Most Christians read the Bible. A smaller number read devotionals or daily Scripture reading plans consistently. A much smaller number have ever worked through a major theological text from a thinker outside the contemporary Christian publishing market. This is a gap worth closing, not because reading theology makes someone a better Christian in some spiritual ladder sense, but because the people who shaped Christian thought over two thousand years were wrestling with the same questions that keep believers up at night, and they went deeper into those questions than most modern Christian content does.
Augustine of Hippo wrote Confessions in the fourth century. It is an autobiographical account of a man's journey from a life of intellectual pride, moral failure, and restless searching to a faith that finally gave him what he had been looking for in all the wrong places. The opening lines, "our heart is restless until it finds its rest in thee," are probably the most famous sentence in Christian autobiography and one of the most honest descriptions of the human condition ever written. Reading Confessions is not an academic exercise. It is a conversation with a man who was brilliant, broken, searching, and then found. Every serious believer who encounters Augustine's account of his own conversion recognizes something in it.
Martin Luther's On the Freedom of a Christian, written in 1520, is sixty pages long and can be read in an afternoon. It articulates the tension between Christian freedom and Christian service with a clarity that most contemporary preaching struggles to match. Luther understood that the person who grasps grace does not become antinomian and lazy. They become the most generous and freely giving person in the room, because their striving has been redirected from earning standing before God toward loving service of the neighbor. This is not abstract theology. It is a direct answer to the question that every Christian who has moved from rule-keeping to grace still wrestles with: if I am already accepted, why do I do anything?
John Calvin's Institutes of the Christian Religion is a more substantial undertaking, but even reading selected chapters over several months provides a systematic framework for understanding what the faith actually claims about God, humanity, salvation, and the church that most Christians absorb piecemeal through sermons and never fully integrate. The benefit of systematic theology is not that it replaces devotion. It is that it provides a structure within which the devotion makes more sense. When you have thought carefully about what sovereignty means or what the church is for, the Sunday sermon lands differently.
C.S. Lewis is the accessible entry point into this tradition for contemporary readers, and not enough people take him seriously as a theologian even as they celebrate him as a storyteller. Mere Christianity, The Problem of Pain, and The Great Divorce are all doing serious theological and philosophical work in a form that a non-specialist can engage with. Lewis was a professional academic who converted from atheism and spent decades thinking rigorously about the intellectual credibility of Christian claims. His work is not devotional warmth. It is careful argument made readable. Starting here is a practical on-ramp to the broader tradition.

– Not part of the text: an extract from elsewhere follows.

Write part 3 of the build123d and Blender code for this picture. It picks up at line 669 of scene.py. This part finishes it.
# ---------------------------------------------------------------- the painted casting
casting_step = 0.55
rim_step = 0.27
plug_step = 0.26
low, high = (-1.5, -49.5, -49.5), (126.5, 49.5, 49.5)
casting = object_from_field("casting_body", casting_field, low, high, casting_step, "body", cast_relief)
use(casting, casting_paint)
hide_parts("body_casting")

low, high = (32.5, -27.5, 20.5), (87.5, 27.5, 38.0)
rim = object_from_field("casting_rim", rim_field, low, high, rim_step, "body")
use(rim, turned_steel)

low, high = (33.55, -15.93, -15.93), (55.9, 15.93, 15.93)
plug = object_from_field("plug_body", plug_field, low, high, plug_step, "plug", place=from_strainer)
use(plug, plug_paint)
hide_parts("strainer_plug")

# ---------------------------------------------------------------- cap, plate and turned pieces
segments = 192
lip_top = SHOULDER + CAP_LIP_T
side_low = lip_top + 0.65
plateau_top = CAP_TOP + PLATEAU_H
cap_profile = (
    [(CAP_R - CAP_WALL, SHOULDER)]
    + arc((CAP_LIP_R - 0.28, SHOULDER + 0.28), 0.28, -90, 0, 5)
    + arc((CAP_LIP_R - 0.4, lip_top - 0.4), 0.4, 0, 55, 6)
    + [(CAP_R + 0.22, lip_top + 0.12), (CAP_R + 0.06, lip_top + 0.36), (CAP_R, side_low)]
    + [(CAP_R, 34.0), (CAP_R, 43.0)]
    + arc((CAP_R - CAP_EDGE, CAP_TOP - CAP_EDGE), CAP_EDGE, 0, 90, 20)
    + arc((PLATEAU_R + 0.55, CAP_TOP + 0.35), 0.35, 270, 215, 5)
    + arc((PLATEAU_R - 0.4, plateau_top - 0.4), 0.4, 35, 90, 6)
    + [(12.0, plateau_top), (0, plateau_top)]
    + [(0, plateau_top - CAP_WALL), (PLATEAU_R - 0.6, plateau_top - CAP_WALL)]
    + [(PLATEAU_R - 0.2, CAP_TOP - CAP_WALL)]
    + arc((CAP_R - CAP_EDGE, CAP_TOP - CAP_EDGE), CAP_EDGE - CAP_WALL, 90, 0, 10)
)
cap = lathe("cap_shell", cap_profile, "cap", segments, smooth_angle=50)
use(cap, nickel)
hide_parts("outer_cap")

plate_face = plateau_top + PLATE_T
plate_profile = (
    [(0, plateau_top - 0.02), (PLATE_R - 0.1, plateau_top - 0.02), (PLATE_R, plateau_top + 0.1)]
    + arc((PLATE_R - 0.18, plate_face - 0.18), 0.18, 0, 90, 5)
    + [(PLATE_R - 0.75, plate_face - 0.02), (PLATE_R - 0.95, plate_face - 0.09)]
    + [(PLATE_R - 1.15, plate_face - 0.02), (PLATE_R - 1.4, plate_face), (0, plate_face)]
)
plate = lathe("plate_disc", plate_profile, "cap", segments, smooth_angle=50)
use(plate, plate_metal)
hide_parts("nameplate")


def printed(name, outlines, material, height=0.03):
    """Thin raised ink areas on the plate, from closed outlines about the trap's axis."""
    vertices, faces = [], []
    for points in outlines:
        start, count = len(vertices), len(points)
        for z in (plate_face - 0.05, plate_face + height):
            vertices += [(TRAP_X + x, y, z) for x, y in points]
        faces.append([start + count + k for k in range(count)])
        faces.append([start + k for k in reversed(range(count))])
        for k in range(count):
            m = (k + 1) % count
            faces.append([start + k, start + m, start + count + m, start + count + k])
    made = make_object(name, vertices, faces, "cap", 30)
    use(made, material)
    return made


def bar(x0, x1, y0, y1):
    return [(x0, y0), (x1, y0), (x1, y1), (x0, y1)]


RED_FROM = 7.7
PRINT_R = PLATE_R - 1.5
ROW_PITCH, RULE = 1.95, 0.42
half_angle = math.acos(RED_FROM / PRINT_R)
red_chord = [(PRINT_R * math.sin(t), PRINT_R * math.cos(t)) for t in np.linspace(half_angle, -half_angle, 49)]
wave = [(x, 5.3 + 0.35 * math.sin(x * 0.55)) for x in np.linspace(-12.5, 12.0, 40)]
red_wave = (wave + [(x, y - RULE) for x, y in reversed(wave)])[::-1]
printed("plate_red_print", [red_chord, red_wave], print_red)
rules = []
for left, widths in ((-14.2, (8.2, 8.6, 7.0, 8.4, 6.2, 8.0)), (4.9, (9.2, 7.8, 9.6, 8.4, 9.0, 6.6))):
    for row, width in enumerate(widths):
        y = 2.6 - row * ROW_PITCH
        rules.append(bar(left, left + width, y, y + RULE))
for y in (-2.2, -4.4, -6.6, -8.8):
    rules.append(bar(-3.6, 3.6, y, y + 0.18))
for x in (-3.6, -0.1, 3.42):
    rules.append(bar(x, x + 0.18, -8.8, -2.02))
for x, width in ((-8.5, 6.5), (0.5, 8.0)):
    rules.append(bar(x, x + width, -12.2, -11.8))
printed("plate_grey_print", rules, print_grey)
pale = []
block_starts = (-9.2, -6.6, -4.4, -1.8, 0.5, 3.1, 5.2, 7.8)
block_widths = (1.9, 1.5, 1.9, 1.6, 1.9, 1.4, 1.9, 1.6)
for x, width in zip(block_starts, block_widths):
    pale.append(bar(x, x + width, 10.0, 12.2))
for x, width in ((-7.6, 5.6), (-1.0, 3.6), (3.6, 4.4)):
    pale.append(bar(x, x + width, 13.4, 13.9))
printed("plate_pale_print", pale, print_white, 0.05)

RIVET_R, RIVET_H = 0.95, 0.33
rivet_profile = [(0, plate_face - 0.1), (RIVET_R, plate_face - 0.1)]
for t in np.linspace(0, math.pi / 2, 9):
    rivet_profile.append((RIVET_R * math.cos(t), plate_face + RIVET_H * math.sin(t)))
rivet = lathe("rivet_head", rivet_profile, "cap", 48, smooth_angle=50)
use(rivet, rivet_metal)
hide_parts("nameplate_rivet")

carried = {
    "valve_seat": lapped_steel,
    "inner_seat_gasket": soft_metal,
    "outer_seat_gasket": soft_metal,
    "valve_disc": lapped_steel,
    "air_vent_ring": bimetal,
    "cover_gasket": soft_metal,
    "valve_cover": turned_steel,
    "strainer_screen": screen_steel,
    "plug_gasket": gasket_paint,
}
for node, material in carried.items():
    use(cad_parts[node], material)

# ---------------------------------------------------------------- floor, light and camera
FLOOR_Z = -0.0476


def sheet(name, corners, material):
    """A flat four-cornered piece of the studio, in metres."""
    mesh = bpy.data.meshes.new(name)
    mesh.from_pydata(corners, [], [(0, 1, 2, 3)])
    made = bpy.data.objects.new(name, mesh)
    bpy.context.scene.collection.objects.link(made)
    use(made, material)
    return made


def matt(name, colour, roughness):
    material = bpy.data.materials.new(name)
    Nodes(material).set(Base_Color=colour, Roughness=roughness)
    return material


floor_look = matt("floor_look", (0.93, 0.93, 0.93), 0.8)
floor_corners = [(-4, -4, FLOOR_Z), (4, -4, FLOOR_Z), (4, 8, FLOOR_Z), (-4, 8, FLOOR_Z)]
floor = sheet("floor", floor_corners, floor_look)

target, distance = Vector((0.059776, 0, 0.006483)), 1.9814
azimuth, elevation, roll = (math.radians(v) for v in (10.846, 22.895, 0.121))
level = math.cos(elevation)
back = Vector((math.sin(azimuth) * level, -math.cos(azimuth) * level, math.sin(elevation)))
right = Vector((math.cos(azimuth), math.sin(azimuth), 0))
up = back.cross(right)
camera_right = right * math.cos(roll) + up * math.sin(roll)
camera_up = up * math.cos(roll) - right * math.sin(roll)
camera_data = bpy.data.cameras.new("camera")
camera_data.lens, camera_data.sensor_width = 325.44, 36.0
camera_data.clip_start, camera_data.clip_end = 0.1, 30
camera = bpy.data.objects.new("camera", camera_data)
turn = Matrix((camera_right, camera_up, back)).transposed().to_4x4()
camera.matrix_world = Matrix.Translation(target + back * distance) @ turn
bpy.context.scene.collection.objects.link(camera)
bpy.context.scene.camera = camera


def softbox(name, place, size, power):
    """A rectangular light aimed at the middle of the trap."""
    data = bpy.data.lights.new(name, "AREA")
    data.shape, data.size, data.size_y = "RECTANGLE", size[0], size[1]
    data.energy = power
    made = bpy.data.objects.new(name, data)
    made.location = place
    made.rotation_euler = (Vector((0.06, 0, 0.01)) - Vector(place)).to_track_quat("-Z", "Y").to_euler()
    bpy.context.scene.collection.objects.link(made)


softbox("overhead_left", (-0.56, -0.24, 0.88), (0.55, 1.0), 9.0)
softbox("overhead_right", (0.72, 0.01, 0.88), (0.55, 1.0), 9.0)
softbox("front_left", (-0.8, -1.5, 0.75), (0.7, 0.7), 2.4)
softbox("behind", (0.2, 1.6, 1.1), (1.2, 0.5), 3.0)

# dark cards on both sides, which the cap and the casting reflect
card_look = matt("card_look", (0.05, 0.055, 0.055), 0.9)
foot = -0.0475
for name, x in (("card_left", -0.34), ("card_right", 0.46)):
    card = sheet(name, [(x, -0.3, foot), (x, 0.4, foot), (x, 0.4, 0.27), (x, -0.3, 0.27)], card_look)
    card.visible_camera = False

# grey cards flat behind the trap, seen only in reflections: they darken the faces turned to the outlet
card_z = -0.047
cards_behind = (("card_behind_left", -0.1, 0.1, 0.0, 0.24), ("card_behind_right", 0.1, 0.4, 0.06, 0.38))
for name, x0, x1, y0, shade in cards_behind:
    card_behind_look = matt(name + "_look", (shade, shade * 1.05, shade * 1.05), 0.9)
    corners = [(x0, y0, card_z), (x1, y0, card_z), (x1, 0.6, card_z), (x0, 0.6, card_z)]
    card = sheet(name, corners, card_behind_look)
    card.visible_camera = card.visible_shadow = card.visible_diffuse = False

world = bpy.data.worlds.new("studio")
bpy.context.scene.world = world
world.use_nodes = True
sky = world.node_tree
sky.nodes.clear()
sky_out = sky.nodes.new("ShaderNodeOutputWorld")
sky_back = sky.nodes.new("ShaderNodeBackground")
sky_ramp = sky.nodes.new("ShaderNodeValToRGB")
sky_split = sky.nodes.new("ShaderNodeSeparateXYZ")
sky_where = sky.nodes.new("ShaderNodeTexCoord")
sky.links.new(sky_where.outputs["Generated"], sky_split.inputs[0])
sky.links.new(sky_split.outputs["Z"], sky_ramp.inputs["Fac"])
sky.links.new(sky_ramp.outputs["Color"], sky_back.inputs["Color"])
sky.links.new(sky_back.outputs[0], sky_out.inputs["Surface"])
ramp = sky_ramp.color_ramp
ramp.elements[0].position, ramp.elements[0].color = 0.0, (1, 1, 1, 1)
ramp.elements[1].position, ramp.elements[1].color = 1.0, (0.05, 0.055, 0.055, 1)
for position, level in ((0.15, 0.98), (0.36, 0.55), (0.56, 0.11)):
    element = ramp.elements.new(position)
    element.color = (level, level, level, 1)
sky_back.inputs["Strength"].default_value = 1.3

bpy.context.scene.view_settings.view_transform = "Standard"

The practical mechanics of reading in this area are simpler than the perceived difficulty suggests. Most of the great theological texts are available for free through Project Gutenberg, the Christian Classics Ethereal Library, or in inexpensive paperback editions. Reading thirty minutes per day, which is a realistic commitment for most people who spend the same time scrolling, covers substantial ground in a month. The pattern that works for many readers is to alternate: a chapter of Scripture, a chapter of a theological text. The two illuminate each other in ways that reading either in isolation does not produce.
The objection that theological reading is too hard or too academic misses what these books actually are. They are extended attempts by serious people to think clearly about God, human nature, suffering, grace, and the hope of resurrection. They are not easy in the sense of being light reading, but they are not inaccessible in the way that technical academic writing is. They require attention and willingness to sit with difficulty. That is the same posture that the faith itself requires. The texts reward the effort.
There is a poverty in a Christian life that has only ever consumed content designed to be consumed quickly. The faith has resources, accumulated over centuries, that go far deeper than what shows up in a thirty-day devotional plan. Reading the great theologians is one of the most practical steps available to a believer who wants their faith to be more than a set of moral commitments or a weekly practice. It connects you to the communion of saints in a way that is real and instructive: here are the people who thought most carefully about what you believe, in their own words, available to any reader willing to open the book.
Start with Augustine or Lewis if you want something immediately compelling. Add Calvin or Luther when you want the systematic rigor underneath. The library is large and largely underused.